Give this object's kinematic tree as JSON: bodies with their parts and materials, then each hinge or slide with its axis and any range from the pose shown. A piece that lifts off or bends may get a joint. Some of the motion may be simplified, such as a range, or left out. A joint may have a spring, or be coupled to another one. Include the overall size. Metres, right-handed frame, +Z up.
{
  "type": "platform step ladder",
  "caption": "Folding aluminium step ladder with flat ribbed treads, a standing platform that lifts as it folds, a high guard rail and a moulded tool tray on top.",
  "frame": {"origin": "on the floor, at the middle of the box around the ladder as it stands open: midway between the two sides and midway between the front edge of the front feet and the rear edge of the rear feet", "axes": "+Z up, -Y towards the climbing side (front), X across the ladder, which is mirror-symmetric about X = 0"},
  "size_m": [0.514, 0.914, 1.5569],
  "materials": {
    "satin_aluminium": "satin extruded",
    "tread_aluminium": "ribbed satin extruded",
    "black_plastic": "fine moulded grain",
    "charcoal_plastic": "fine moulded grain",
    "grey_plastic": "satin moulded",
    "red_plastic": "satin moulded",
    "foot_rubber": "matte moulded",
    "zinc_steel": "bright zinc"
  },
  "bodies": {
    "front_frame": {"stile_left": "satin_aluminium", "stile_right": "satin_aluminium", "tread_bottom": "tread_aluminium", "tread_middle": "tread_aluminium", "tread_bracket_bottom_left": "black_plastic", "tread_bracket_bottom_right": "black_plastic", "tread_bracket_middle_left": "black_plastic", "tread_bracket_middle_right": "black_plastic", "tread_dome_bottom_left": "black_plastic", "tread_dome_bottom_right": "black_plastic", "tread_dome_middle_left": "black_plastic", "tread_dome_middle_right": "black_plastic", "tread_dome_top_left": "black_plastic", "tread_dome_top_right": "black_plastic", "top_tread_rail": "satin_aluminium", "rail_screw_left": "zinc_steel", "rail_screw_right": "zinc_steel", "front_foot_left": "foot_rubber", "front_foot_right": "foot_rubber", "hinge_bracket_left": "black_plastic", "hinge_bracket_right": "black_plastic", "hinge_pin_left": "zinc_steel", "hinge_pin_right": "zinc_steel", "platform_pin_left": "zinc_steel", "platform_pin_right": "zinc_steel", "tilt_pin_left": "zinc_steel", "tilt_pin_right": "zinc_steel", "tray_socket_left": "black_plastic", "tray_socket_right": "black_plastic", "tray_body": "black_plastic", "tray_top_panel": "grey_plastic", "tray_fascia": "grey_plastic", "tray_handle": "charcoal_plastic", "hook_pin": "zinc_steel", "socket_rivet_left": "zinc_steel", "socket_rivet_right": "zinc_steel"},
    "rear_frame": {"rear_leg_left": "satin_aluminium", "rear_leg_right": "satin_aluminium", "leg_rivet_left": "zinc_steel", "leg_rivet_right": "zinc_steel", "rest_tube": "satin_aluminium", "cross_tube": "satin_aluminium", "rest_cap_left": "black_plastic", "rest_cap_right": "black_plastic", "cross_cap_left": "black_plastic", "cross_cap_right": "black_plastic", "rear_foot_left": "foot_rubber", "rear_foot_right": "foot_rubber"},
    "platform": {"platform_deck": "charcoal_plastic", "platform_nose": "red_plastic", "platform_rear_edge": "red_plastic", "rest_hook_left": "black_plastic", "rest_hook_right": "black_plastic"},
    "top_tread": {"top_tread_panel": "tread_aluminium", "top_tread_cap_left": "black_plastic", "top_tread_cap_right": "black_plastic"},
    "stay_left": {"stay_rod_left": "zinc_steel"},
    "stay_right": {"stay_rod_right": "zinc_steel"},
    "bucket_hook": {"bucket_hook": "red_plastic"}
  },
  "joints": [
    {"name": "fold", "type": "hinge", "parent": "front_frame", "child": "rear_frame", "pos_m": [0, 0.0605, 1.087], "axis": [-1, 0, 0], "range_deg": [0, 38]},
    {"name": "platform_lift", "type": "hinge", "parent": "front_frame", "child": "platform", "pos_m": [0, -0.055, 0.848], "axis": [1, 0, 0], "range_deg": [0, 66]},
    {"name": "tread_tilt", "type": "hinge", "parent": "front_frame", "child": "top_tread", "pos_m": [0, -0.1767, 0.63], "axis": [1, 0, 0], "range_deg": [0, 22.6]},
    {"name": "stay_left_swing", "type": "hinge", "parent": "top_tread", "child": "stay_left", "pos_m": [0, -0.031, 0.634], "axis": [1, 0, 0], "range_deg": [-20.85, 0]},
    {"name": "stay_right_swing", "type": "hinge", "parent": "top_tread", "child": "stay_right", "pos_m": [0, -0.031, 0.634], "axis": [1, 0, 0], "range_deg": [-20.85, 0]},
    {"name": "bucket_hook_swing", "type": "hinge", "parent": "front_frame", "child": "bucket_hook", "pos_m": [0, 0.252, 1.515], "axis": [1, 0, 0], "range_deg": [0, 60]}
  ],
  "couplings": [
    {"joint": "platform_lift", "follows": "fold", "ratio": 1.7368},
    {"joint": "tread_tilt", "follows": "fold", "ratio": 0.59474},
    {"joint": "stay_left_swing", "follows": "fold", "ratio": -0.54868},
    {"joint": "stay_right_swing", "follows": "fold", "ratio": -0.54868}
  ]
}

########################################

YOUR OBJECTIVE — Scan the material above. Copy each line that holds the word "materials".

THE COMPLETED TASK —
Give this object's kinematic tree as JSON: bodies with their parts and materials, then each hinge or slide with its axis and any range from the pose shown. A piece that lifts off or bends may get a joint. Some of the motion may be simplified, such as a range, or left out. A joint may have a spring, or be coupled to another one. Include the overall size. Metres, right-handed frame, +Z up.
  "materials": {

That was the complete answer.